Language teachers at Fettes and other schools read his script and said that the marking was “ridiculous”, he adds.

Mr Morris believes that the issue of unfair marking is deterring some schools from teaching languages. He says that some schools’ senior management teams are considering cutting back or getting rid of language departments because they are “not producing grades that look good in the statistics”.

He explains that unpredictable grading is also putting students off. “The irony of the situation is that an examination originally constructed to be more attractive to potential candidates seems to be driving the best away,” he writes. “The perceived reluctance to award the top grades, which so many universities require, is a factor that prompts our ablest pupils to opt for subjects with more predictably successful outcomes.”

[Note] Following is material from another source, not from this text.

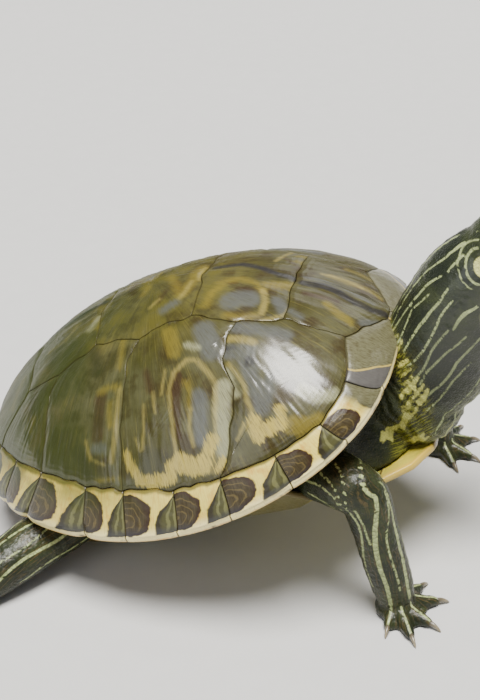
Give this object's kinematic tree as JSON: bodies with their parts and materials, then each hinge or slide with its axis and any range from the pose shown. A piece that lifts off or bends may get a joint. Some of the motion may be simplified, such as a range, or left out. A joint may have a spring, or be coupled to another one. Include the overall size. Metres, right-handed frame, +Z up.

Mr Morris adds that he has since “not been sacked for incompetence” and has applied to become an Alevel examiner after his retirement this year. “I hope I’d be reasonably competent and give a kid a fairer deal than I got,” he says.

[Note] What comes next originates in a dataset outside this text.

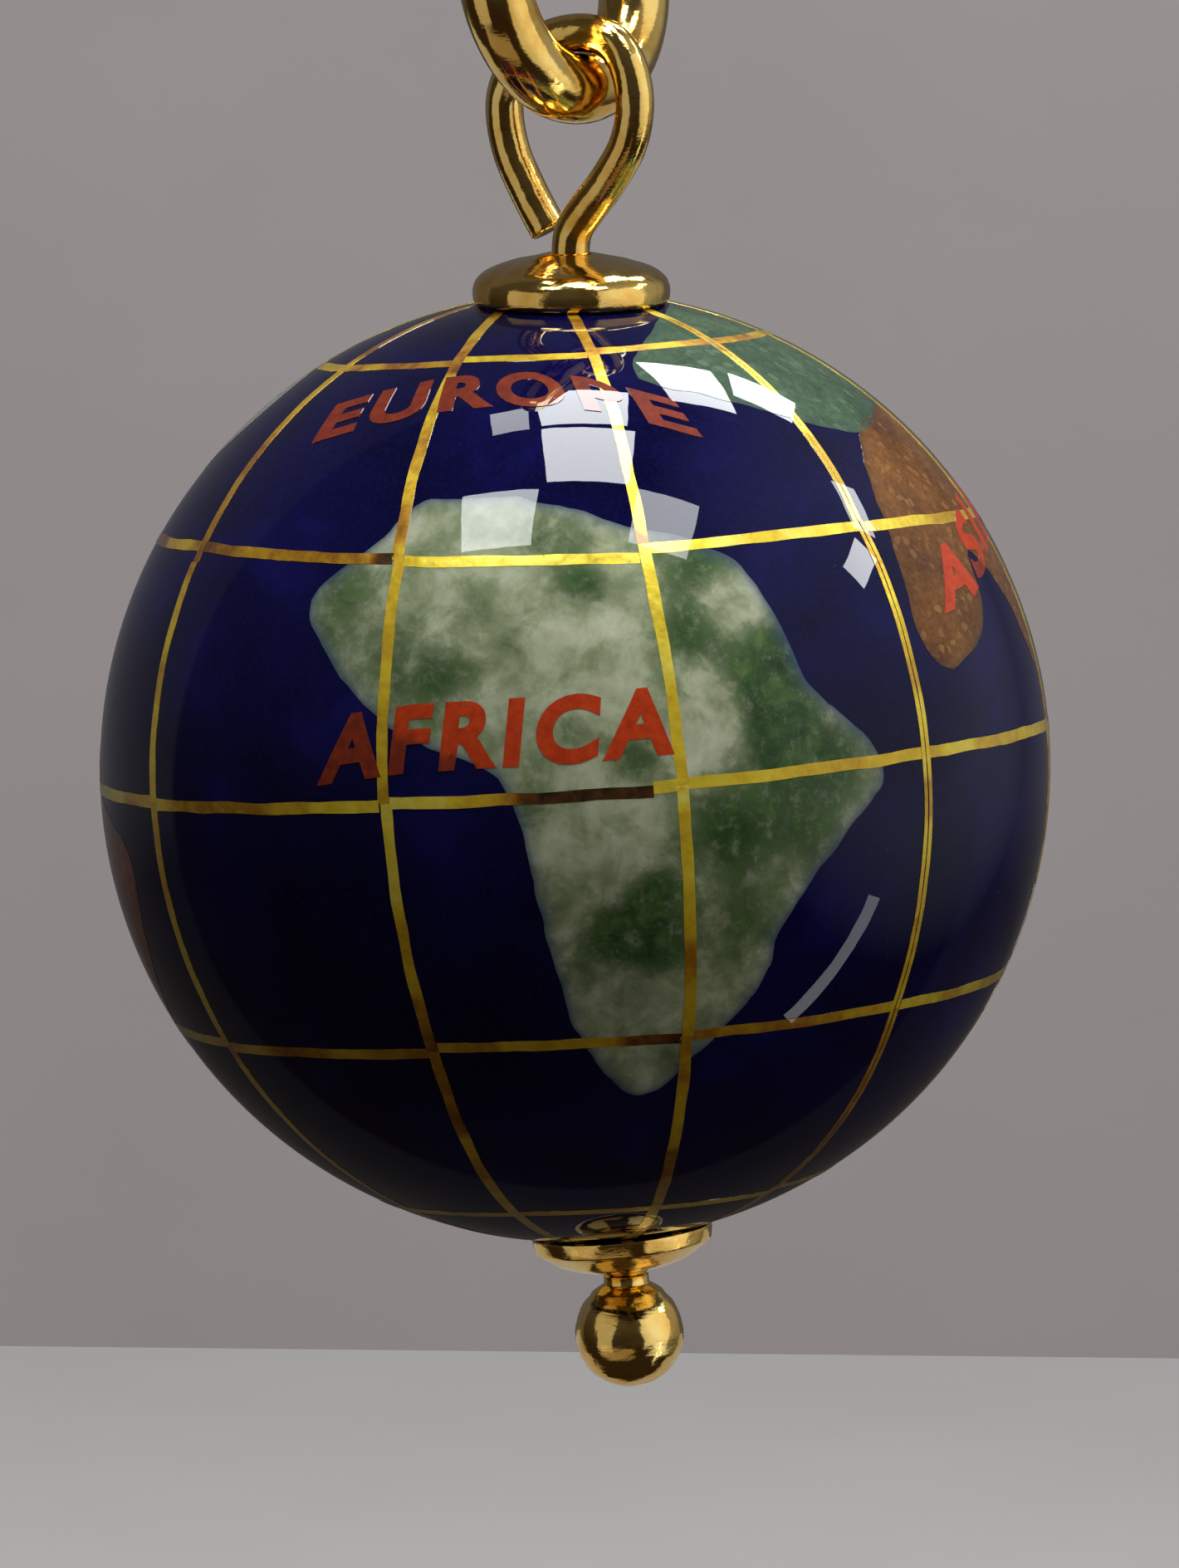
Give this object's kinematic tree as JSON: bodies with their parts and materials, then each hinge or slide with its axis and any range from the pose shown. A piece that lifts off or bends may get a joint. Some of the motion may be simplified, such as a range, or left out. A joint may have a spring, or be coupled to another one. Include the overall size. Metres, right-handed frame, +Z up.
{
  "type": "globe pendant charm",
  "caption": "Small inlaid stone globe on a ball-ended eye pin with a bead cap above and below, hanging from an oval chain link.",
  "frame": {"origin": "underside of the chain link's upper bow, where the chain above holds it", "axes": "+Z up, against gravity; the link lies in the YZ plane, leaning towards -X; the pin's eye lies in the XZ plane"},
  "size_m": [0.0248, 0.025, 0.0455],
  "materials": {
    "gold_plate": "polished gold plate",
    "strip_metal": "thin strip, ground flush and clear-coated",
    "core_filler": "cast, unseen",
    "ocean_blue": "reconstituted lapis blue, clear-coated and polished",
    "jade_green": "mottled grey-green stone, clear-coated and polished",
    "aventurine_green": "granular green stone, clear-coated and polished",
    "sandstone_brown": "granular brown stone, clear-coated and polished",
    "jasper_cream": "veined cream stone, clear-coated and polished",
    "howlite_grey": "veined pale stone, clear-coated and polished",
    "jasper_red": "banded red stone, clear-coated and polished",
    "label_ink": "printed under the clear coat"
  },
  "bodies": {
    "link": {"chain_link": "gold_plate"},
    "pin": {"head_pin": "gold_plate"},
    "globe": {"globe_core": "core_filler", "ocean_shell": "ocean_blue", "africa_inlay": "jade_green", "europe_inlay": "aventurine_green", "asia_inlay": "sandstone_brown", "australia_inlay": "jasper_cream", "north_america_inlay": "howlite_grey", "south_america_inlay": "jasper_red", "meridian_strip_01": "strip_metal", "meridian_strip_02": "strip_metal", "meridian_strip_03": "strip_metal", "meridian_strip_04": "strip_metal", "meridian_strip_05": "strip_metal", "meridian_strip_06": "strip_metal", "meridian_strip_07": "strip_metal", "meridian_strip_08": "strip_metal", "meridian_strip_09": "strip_metal", "meridian_strip_10": "strip_metal", "parallel_north_62": "strip_metal", "parallel_north_30": "strip_metal", "parallel_equator": "strip_metal", "parallel_south_30": "strip_metal", "parallel_south_60": "strip_metal"},
    "top_cap": {"top_cap": "gold_plate"},
    "bottom_cap": {"bottom_cap": "gold_plate"}
  },
  "joints": [
    {"name": "pendant_swing", "type": "hinge", "parent": "link", "child": "pin", "pos_m": [0.00198, 0, -0.00932], "axis": [0, 1, 0], "range_deg": [-90, 90]},
    {"name": "globe_spin", "type": "hinge", "parent": "pin", "child": "globe", "pos_m": [0.00273, 0, -0.02716], "axis": [-0.0787, 0, 0.9969], "continuous": true},
    {"name": "top_cap_spin", "type": "hinge", "parent": "globe", "child": "top_cap", "pos_m": [0.00168, 0, -0.01393], "axis": [-0.0225, 0, 0.9997], "continuous": true},
    {"name": "bottom_cap_spin", "type": "hinge", "parent": "globe", "child": "bottom_cap", "pos_m": [0.00377, 0, -0.0404], "axis": [-0.1347, 0, 0.9909], "continuous": true}
  ]
}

The Language Trends 2014-15 report, published in March by the CfBT Education Trust and the British Council, finds that “severe and unpredictable marking associated with A-level languages examinations” is a “serious deterrent, particularly to able and ambitious students”.

A teacher surveyed for the report said that marking by exam boards was “extremely irrational, meaning that pupils work very hard for seemingly little reward compared with other subjects”.

Mr Morris says his concerns are not limited to any individual exam board.

A spokeswoman for Pearson, which owns Edexcel, the board that set Mr Morris’ paper, said: “Final grade boundaries are set at a unit (or paper) level only.the candidate received an A overall. We have rigorous systems to ensure candidates get the result they deserve based on their performance in an assessment.”

She added that it was “simply not true” to say that declining interest in studying languages was driven by exam marking.

`Taking exams is quite a specific skill’

Jeremy Morris might not be pleased with his result, says assessment expert Alan Smithers, but it is probably to his credit that he did not score as highly as some of his pupils.

“Taking exams is quite a specific skill, and schools train students to do well at exams,” says Professor Smithers, director of the Centre for Education and Employment Research at the University of Buckingham. “He himself, with 30 years’ experience, will see the whole thing a lot more broadly.”

Mr Morris’ “relative lack of success”, Professor Smithers says, may have come about because his “wide knowledge” was not matched by his level of exam-taking skill.

Professor Smithers adds that the “subjective” nature of marking literature papers in languages means judgements “may range more widely” than in subjects such as maths.